Michael Shellenberger, President of Ep, article on how Germany has failed in their energy transition

Michael Shellenberger, President of Ep, article on how Germany has failed in their energy transition

EP & Allies

  • On October 20, 2018, EP and allies from around the world gathered in Munich to organize the first Nuclear Pride fest, urging the German public to save their nuclear plants.

  • Media coverage was positive and the Nuclear Pride Fest has evolved into a global movement called Stand up for Nuclear.

  • In 2021, Stand up for Nuclear rallied outside of all six German nuclear power plants.
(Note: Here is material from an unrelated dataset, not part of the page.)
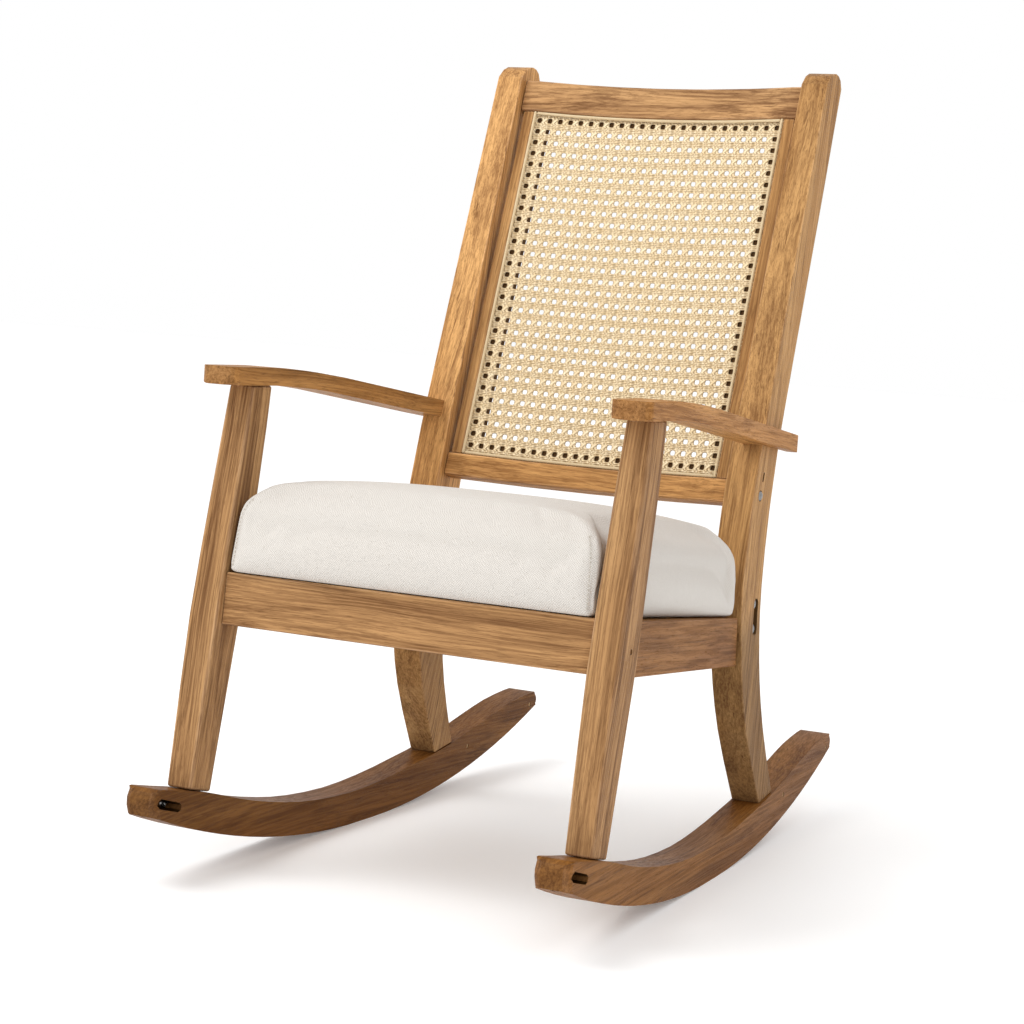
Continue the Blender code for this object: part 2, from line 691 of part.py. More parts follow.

Stand up’s activists are raising the alarm about the failures of German energy policy.

First Nuclear Pride Fest : Munich

History

  • In 2011, German Chancellor Angela Merkel announced the country was phasing out their nuclear plants.

  • Germany’s emissions in 2017 were flat compared to 2016 despite having produced 33 percent more electricity from wind.

  • According to the German Federal Environmental Office, emissions were 909 million metric tonnes (MMT) in 2016 and 905 MMT in 2017 — a 0.4% difference.

  • Despite a nine percent increase in solar panels since 2015, electricity produced from solar power was slightly less (38.4 terawatt-hours) in 2017 than it was in in 2015 (38.7 terawatt-hours). The reason? It wasn’t very sunny.

  • Closures of nuclear power plants wiped out emissions reductions from less coal power.